## Task instructions
Restate the opening lines of the material below word for word, stopping after the line that contains "return ring(0, 0, CLUTCH_RADIUS".
* START Material *
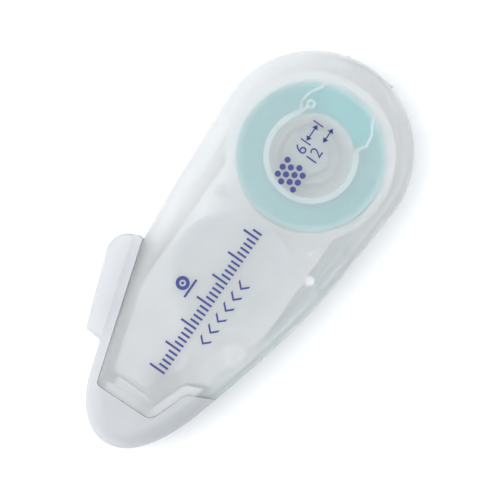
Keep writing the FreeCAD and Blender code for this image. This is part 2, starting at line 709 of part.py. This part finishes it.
def head_frame():
    """Two cheeks beside the transfer roller, on a web, with the upper lip of the seam."""
    x, y, radius = TRANSFER_ROLLER
    tip = x - radius + CHEEK_SETBACK
    tip_corners = [(tip, y + side * CHEEK_TIP_HALF, CHEEK_TIP_CORNER) for side in (1, -1)]
    cheek = rounded_face(tip_corners + CHEEK_ROOT)
    frame = fuse([
        prism(rounded_face(HEAD_WEB), BASE_HIGH, COVER_LOW),
        prism(cheek, *LOWER_CHEEK),
        prism(cheek, *UPPER_CHEEK),
        prism(rounded_face(HEAD_NECK), UPPER_CHEEK[0], HEAD_LIP_LOW),
        neck_band(HEAD_LIP_LOW, INSIDE_HIGH - SEAM_GAP, NECK_FORWARD, NECK_BACK),
    ])
    return frame.cut(post(x, y, AXLE_RADIUS, AXLE_LOW - OVERLAP, AXLE_HIGH + OVERLAP))


# ---------------------------------------------------------------- reels and rollers

def supply_gear():
    plate = prism(gear_face(SUPPLY_TEETH, 0, 0, 180), GEAR_LOW, GEAR_HIGH)
    gear = fuse([plate, post(0, 0, CLUTCH_RADIUS, GEAR_HIGH, GEAR_BOSS_HIGH)])
    for step in range(SPOKES):
        angle = math.radians(360 * (step + 0.5) / SPOKES)
        x, y = GEAR_HOLE_PLACE * math.cos(angle), GEAR_HOLE_PLACE * math.sin(angle)
        gear = gear.cut(post(x, y, GEAR_HOLE, 0, GEAR_HIGH + 1))
    return gear.cut(post(0, 0, SUPPLY_POST + RUNNING_FIT, 0, THICKNESS))


def clutch_ring():
    return ring(0, 0, CLUTCH_RADIUS + RUNNING_FIT, CORE_IN, CLUTCH_LOW, CLUTCH_HIGH)


def supply_hub():
    bore = SUPPLY_POST + RUNNING_FIT
    pieces = [
        ring(0, 0, CORE_IN, CORE_RADIUS, HUB_LOW, HUB_HIGH),
        ring(0, 0, bore, CORE_IN + OVERLAP, HUB_WEB_LOW, HUB_WEB_HIGH),
        ring(0, 0, bore, HUB_BOSS, HUB_WEB_LOW, BOSS_TOP),
        ring(0, 0, HUB_RIB_IN, HUB_RIB_OUT, HUB_WEB_HIGH - OVERLAP, HUB_WEB_HIGH + HUB_RIB_HEIGHT),
        ring(0, 0, CORE_IN, HUB_LIP, HUB_LIP_LOW, HUB_LIP_HIGH),
    ]
    return fuse(pieces)


def tape_roll():
    return ring(0, 0, CORE_RADIUS, ROLL_RADIUS, TAPE_LOW, TAPE_HIGH)


def snap_clip(x, bore_radius, head_radius):
    """A headed pin with a split end. Its head rests on the post and keeps the reel on."""
    stem_radius = bore_radius - CLIP_FIT
    head = post(x, 0, head_radius, POST_TOP, CLIP_HIGH)
    stem = post(x, 0, stem_radius, CLIP_BOTTOM, POST_TOP)
    low = (x - stem_radius - 1, -CLIP_SLOT / 2, CLIP_BOTTOM - 0.1)
    slot = box(low, (x + stem_radius + 1, CLIP_SLOT / 2, CLIP_SLOT_TOP))
    return fuse([head, stem]).cut(slot)


def takeup_reel():
    pieces = [
        prism(gear_face(TAKEUP_TEETH, TAKEUP_X, 0, 180 / TAKEUP_TEETH), GEAR_LOW, GEAR_HIGH),
        ring(TAKEUP_X, 0, DRUM_IN, DRUM_RADIUS, GEAR_HIGH, TAPE_HIGH),
        post(TAKEUP_X, 0, TAKEUP_BOSS, GEAR_HIGH, BOSS_TOP),
    ]
    for step in range(SPOKES):
        spoke = box((SPOKE_IN, -SPOKE_HALF, GEAR_HIGH), (DRUM_IN + OVERLAP, SPOKE_HALF, SPOKE_HIGH))
        spoke.rotate(Vector(0, 0, 0), Vector(0, 0, 1), 360 * step / SPOKES)
        spoke.translate(Vector(TAKEUP_X, 0, 0))
        pieces.append(spoke)
    return fuse(pieces).cut(post(TAKEUP_X, 0, TAKEUP_POST + RUNNING_FIT, 0, THICKNESS))


def takeup_flange():
    disc_low = TAPE_HIGH + RUNNING_FIT
    disc = ring(TAKEUP_X, 0, FLANGE_BORE, FLANGE_RADIUS, disc_low, FLANGE_HIGH)
    outside = DRUM_IN - RUNNING_FIT
    skirt = ring(TAKEUP_X, 0, outside - SKIRT_THICKNESS, outside, SKIRT_LOW, disc_low + RUNNING_FIT)
    return fuse([disc, skirt])


def used_liner():
    return ring(TAKEUP_X, 0, DRUM_RADIUS, LINER_RADIUS, TAPE_LOW, TAPE_HIGH - RUNNING_FIT)


def sleeve(roller, spindle):
    x, y, radius = roller
    return ring(x, y, spindle + RUNNING_FIT, radius, ROLLER_LOW, ROLLER_HIGH)


def transfer_roller():
    return sleeve(TRANSFER_ROLLER, AXLE_RADIUS)


def roller_axle():
    return post(TRANSFER_ROLLER[0], TRANSFER_ROLLER[1], AXLE_RADIUS, AXLE_LOW, AXLE_HIGH)


def guide_roller(roller):
    return sleeve(roller, roller[2] * SPINDLE_SHARE)


# ---------------------------------------------------------------- output

def main():
    os.makedirs("parts", exist_ok=True)
    case = hollow_case()
    for tool in grip_recesses() + [tail_window()]:
        case = case.cut(tool)
    nodes = {
        "front_shell": front_shell(case),
        "rear_shell": rear_shell(case),
        "nose_cap": nose_cap(),
        "cartridge_base": cartridge_base(),
        "cartridge_cover": cartridge_cover(),
        "reel_window": reel_window(),
        "reel_retainer": reel_retainer(),
        "head_frame": head_frame(),
        "roller_axle": roller_axle(),
        "transfer_roller": transfer_roller(),
        "guide_roller_feed": guide_roller(FEED_ROLLER),
        "guide_roller_return": guide_roller(RETURN_ROLLER),
        "tape_feed_span": tape_feed_span(),
        "tape_return_span": tape_return_span(),
        "supply_gear": supply_gear(),
        "clutch_ring": clutch_ring(),
        "supply_hub": supply_hub(),
        "tape_roll": tape_roll(),
        "reel_clip": snap_clip(0.0, SUPPLY_BORE, SUPPLY_CLIP),
        "takeup_reel": takeup_reel(),
        "takeup_flange": takeup_flange(),
        "used_liner": used_liner(),
        "takeup_clip": snap_clip(TAKEUP_X, TAKEUP_BORE, TAKEUP_CLIP),
    }
    for name, shape in nodes.items():
        shape.exportStep("parts/" + name + ".step")
        print(name, shape.ShapeType, len(shape.Solids), shape.isValid(), round(shape.Volume, 2))


main()
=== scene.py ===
import math

import bmesh
import bpy
from mathutils import Matrix, Vector


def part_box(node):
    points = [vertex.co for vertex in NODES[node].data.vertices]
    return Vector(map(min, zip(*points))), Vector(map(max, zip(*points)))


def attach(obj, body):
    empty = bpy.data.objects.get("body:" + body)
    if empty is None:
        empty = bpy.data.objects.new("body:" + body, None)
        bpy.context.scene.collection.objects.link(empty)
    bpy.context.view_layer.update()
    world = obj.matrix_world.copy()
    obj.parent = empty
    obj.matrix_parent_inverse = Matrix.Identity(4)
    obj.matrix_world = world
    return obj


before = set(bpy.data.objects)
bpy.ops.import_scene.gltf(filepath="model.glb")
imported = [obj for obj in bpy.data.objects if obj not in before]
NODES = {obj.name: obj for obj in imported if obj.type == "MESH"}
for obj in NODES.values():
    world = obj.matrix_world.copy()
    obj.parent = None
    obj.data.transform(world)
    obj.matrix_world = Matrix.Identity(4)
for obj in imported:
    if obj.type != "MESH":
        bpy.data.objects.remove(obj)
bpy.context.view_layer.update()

MM = 0.001
SCENE = bpy.context.scene

# The supply reel turns about the origin. The other round parts take their centres from the CAD boxes.
FACE_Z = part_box("front_shell")[1][2]
TAKEUP_X = (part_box("used_liner")[0][0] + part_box("used_liner")[1][0]) / 2

# ---- camera ----
TURN = math.radians(-55)
AIM = Vector((-20.6 * MM, -0.7 * MM, FACE_Z))
VIEW_WIDTH = 91.8 * MM
CAMERA_HEIGHT = 0.6
SENSOR = 36.0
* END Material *
## Exercise result
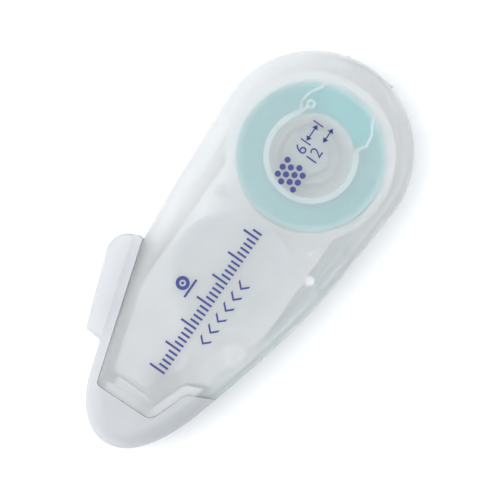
Keep writing the FreeCAD and Blender code for this image. This is part 2, starting at line 709 of part.py. This part finishes it.
def head_frame():
    """Two cheeks beside the transfer roller, on a web, with the upper lip of the seam."""
    x, y, radius = TRANSFER_ROLLER
    tip = x - radius + CHEEK_SETBACK
    tip_corners = [(tip, y + side * CHEEK_TIP_HALF, CHEEK_TIP_CORNER) for side in (1, -1)]
    cheek = rounded_face(tip_corners + CHEEK_ROOT)
    frame = fuse([
        prism(rounded_face(HEAD_WEB), BASE_HIGH, COVER_LOW),
        prism(cheek, *LOWER_CHEEK),
        prism(cheek, *UPPER_CHEEK),
        prism(rounded_face(HEAD_NECK), UPPER_CHEEK[0], HEAD_LIP_LOW),
        neck_band(HEAD_LIP_LOW, INSIDE_HIGH - SEAM_GAP, NECK_FORWARD, NECK_BACK),
    ])
    return frame.cut(post(x, y, AXLE_RADIUS, AXLE_LOW - OVERLAP, AXLE_HIGH + OVERLAP))


# ---------------------------------------------------------------- reels and rollers

def supply_gear():
    plate = prism(gear_face(SUPPLY_TEETH, 0, 0, 180), GEAR_LOW, GEAR_HIGH)
    gear = fuse([plate, post(0, 0, CLUTCH_RADIUS, GEAR_HIGH, GEAR_BOSS_HIGH)])
    for step in range(SPOKES):
        angle = math.radians(360 * (step + 0.5) / SPOKES)
        x, y = GEAR_HOLE_PLACE * math.cos(angle), GEAR_HOLE_PLACE * math.sin(angle)
        gear = gear.cut(post(x, y, GEAR_HOLE, 0, GEAR_HIGH + 1))
    return gear.cut(post(0, 0, SUPPLY_POST + RUNNING_FIT, 0, THICKNESS))


def clutch_ring():
    return ring(0, 0, CLUTCH_RADIUS + RUNNING_FIT, CORE_IN, CLUTCH_LOW, CLUTCH_HIGH)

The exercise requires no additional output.